20. The only question is what relief the petitioner is entitled to at this stage. The petitioner came to this court long after five years from the date of his removal or from the date of the rejection of his appeal against his removal by the 5 appellate authority. He has given reasons for the delay and this court issued the rule nisi on December 16, 1980. At this stage, therefore, this delay will not be a bar in considering the case of the relief. In my view, the petitioner shall be entitled to the following reliefs only:-

(a) Since the order of removal as well as the order of the appellate authority are set aside and quashed, the petitioner shall be allowed to resume his duties forthwith on a xerox/ plain copy of the Judgment and order.
(b) The petitioner shall not be entitled to any monetary benefits until May, 1986, when the rule was made ready.
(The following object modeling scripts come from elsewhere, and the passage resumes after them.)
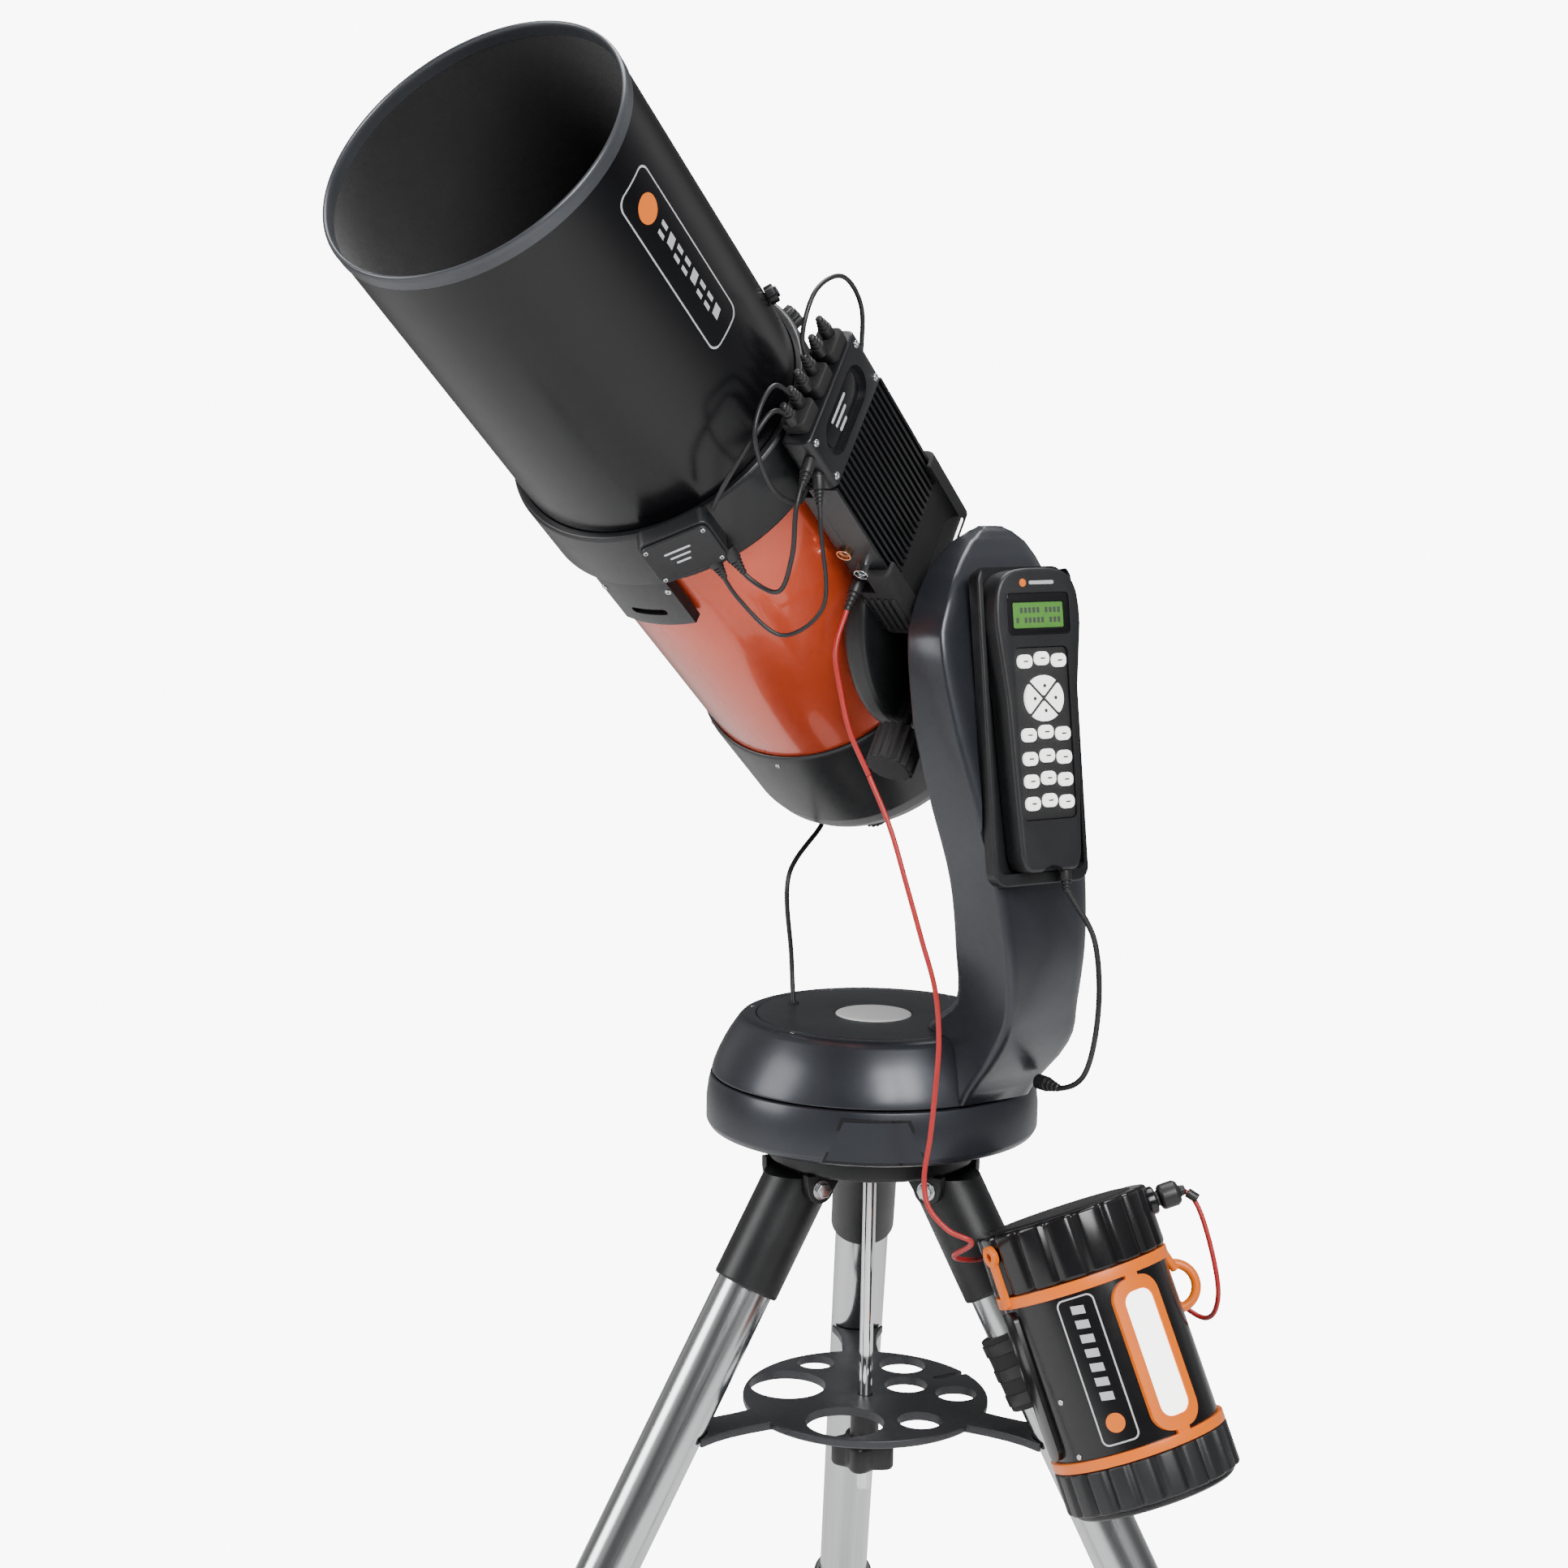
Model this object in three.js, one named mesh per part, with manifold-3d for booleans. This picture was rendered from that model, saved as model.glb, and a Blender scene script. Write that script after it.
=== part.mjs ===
// Schmidt-Cassegrain telescope on a single-arm altazimuth mount and a folding tripod.
// Millimetres, +Z up, floor at z = 0, azimuth axis on Z, the arm on +X, the tube pointing to -Y and up.
import * as THREE from 'three';
import { mergeVertices } from 'three/addons/utils/BufferGeometryUtils.js';
import Module from 'manifold-3d';

const wasm = await Module();
wasm.setup();

// Driving dimensions
const GAP = 0.3;
const SEAM_Z = 860;
const BASE_R = 144.5;
const BASE_TOP_R = 118;
const BASE_TOP_H = 52.8;
const BAND_R = 149;
const BAND_DROP = 50;
const TUBE_X = -60;
const ALT_Z = SEAM_Z + 378;
const ELEVATION = 36.76;
const TUBE_R = 116;
const SHIELD_R = 121;
const SHIELD_FRONT = 628;
const LEG_R = 25.4;
const LEG_SPLAY = 29.8;
const LEG_AZIMUTHS = [1.7, 121.7, 241.7];
const LEG_ROOT_R = 56.6;
const LEG_ROOT_Z = SEAM_Z - 54.5;
const ARM_INNER_X = 100;

const rad = THREE.MathUtils.degToRad;
const V = (x, y, z) => new THREE.Vector3(x, y, z);

// Frames: each is a matrix from local millimetres to the part frame.
const basis = (origin, x, z) => {
  const zn = z.clone().normalize();
  const yn = zn.clone().cross(x).normalize();
  const xn = yn.clone().cross(zn).normalize();
  return new THREE.Matrix4().makeBasis(xn, yn, zn).setPosition(origin);
};
const el = rad(ELEVATION);
const TUBE_DIR = V(0, -Math.cos(el), Math.sin(el));
const TUBE = basis(V(TUBE_X, 0, ALT_Z), V(1, 0, 0), TUBE_DIR);
const SEAM = new THREE.Matrix4().setPosition(0, 0, SEAM_Z);
const legFrame = (azimuth) => {
  const a = rad(azimuth);
  const t = rad(LEG_SPLAY);
  const out = V(Math.cos(a), Math.sin(a), 0);
  const down = out.clone().multiplyScalar(Math.sin(t)).add(V(0, 0, -Math.cos(t)));
  const lift = out.clone().multiplyScalar(Math.cos(t)).add(V(0, 0, Math.sin(t)));
  const root = out.clone().multiplyScalar(LEG_ROOT_R).add(V(0, 0, LEG_ROOT_Z));
  return basis(root, lift, down);
};
const CONTROL = basis(V(184, -91, SEAM_Z + 331), V(0.498, 0.867, 0.018), V(0.857, -0.495, 0.13));

// Shapes
const bare = (geometry) => {
  const g = geometry.clone();
  g.deleteAttribute('normal');
  g.deleteAttribute('uv');
  return mergeVertices(g, 1e-4);
};
const solid = (geometry) => {
  const g = bare(geometry);
  const mesh = new wasm.Mesh({
    numProp: 3,
    vertProperties: new Float32Array(g.attributes.position.array),
    triVerts: new Uint32Array(g.index.array),
  });
  return new wasm.Manifold(mesh);
};
const fromSolid = (body) => {
  const mesh = body.getMesh();
  const g = new THREE.BufferGeometry();
  g.setAttribute('position', new THREE.BufferAttribute(new Float32Array(mesh.vertProperties), 3));
  g.setIndex(new THREE.BufferAttribute(new Uint32Array(mesh.triVerts), 1));
  return g;
};
const cut = (a, ...others) => fromSolid(others.reduce((s, b) => s.subtract(solid(b)), solid(a)));
const join = (a, ...others) => fromSolid(others.reduce((s, b) => s.add(solid(b)), solid(a)));
const clip = (a, b) => fromSolid(solid(a).intersect(solid(b)));

// A turned body about local Z; the profile is [radius, height] pairs.
const lathe = (profile, segments = 28, closed = false) => {
  const points = profile.map(([r, z]) => new THREE.Vector2(r, z));
  if (closed) points.push(points[0].clone());
  const g = new THREE.LatheGeometry(points, segments);
  g.rotateX(Math.PI / 2);
  const area = points.reduce((sum, p, i) => {
    const q = points[(i + 1) % points.length];
    return sum + p.x * q.y - q.x * p.y;
  }, 0);
  return area < 0 ? flip(g) : g;
};
const flip = (g) => {
  const index = g.index.array;
  for (let i = 0; i < index.length; i += 3) {
    const keep = index[i];
    index[i] = index[i + 2];
    index[i + 2] = keep;
  }
  return g;
};
const ring = (inner, outer, z0, z1, segments = 28) =>
  lathe([[inner, z0], [outer, z0], [outer, z1], [inner, z1]], segments, true);
const disc = (r, z0, z1, segments = 28) => lathe([[0, z0], [r, z0], [r, z1], [0, z1]], segments);
const knob = (r, z0, z1, lobes, depth, steps = 4) => {
  const outline = [];
  for (let i = 0; i < lobes * steps; i += 1) {
    const a = (i / (lobes * steps)) * Math.PI * 2;
    const rr = r - depth * (0.5 - 0.5 * Math.cos(a * lobes));
    outline.push(new THREE.Vector2(rr * Math.cos(a), rr * Math.sin(a)));
  }
  return slab(outline, z0, z1);
};
const slab = (outline, z0, z1) => {
  const g = new THREE.ExtrudeGeometry(new THREE.Shape(outline), { depth: z1 - z0, bevelEnabled: false });
  return g.translate(0, 0, z0);
};
const roundRect = (w, h, r, n = 2) => {
  const pts = [];
  const corners = [[w / 2 - r, h / 2 - r, 0], [r - w / 2, h / 2 - r, 90], [r - w / 2, r - h / 2, 180], [w / 2 - r, r - h / 2, 270]];
  for (const [x, y, start] of corners) {
    for (let i = 0; i <= n; i += 1) {
      const a = rad(start + (90 * i) / n);
      pts.push(new THREE.Vector2(x + r * Math.cos(a), y + r * Math.sin(a)));
    }
  }
  return pts;
};
const plate = (w, h, r, z0, z1) => slab(roundRect(w, h, r), z0, z1);
const box = (x0, x1, y0, y1, z0, z1) =>
  new THREE.BoxGeometry(x1 - x0, y1 - y0, z1 - z0).translate((x0 + x1) / 2, (y0 + y1) / 2, (z0 + z1) / 2);
const at = (g, matrix) => g.applyMatrix4(matrix);
const atPoint = (g, origin, zAxis, xAxis = V(1, 0, 0)) => g.applyMatrix4(basis(origin, xAxis, zAxis));
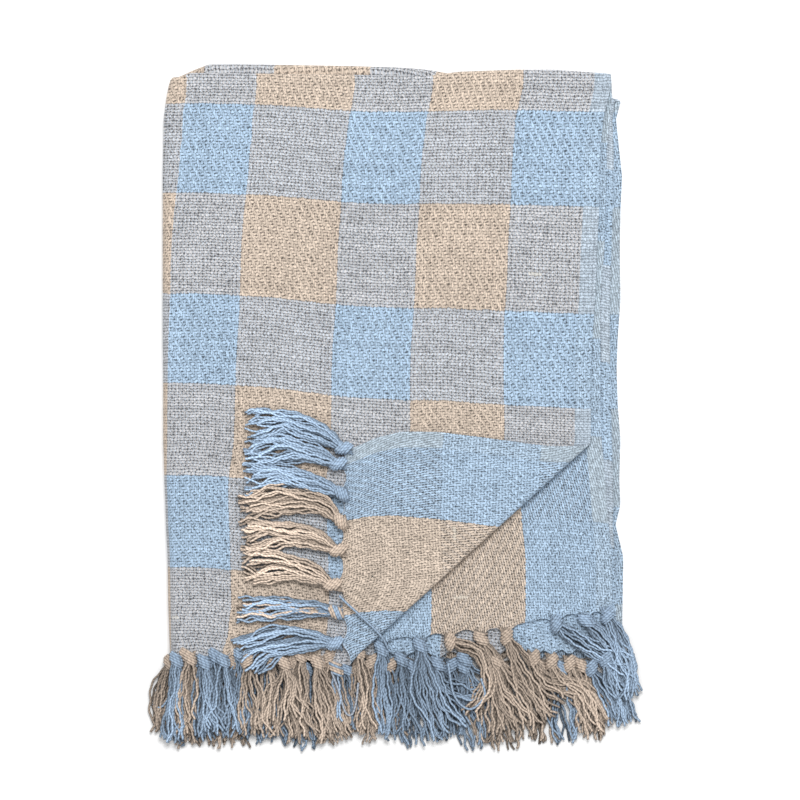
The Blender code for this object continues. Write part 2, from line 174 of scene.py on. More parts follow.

He shall, however, be entitled to full salary from June, 1986 as would have been admissible.
(c) The entire period from the date of his removal till the date of his resumption of duty shall be treated as the period spent on duty for all purposes excepting for the purpose of arrear salaries upto May, 1986.
(d) The salary and allowance shall be fixed notionally, giving all benefits of the scale and revision and all other incidental benefits which the petitioner would have been entitled to, had he continued in service.
(e) The petitioner shall be paid a sum of Rs. 10,000 (Rupees ten thousand only) within two weeks from the date of communication of this order, which shall be adjusted against his future salary payable to the petitioner in terms of the order.
(f) There will be no order as to costs.

21. Let a Xerox copy of this Judgment and order, counter signed by an officer of this court, be supplied to the petitioner on payment of the usual charges and upon the undertaking of the petitioner to apply for and obtain a certified copy.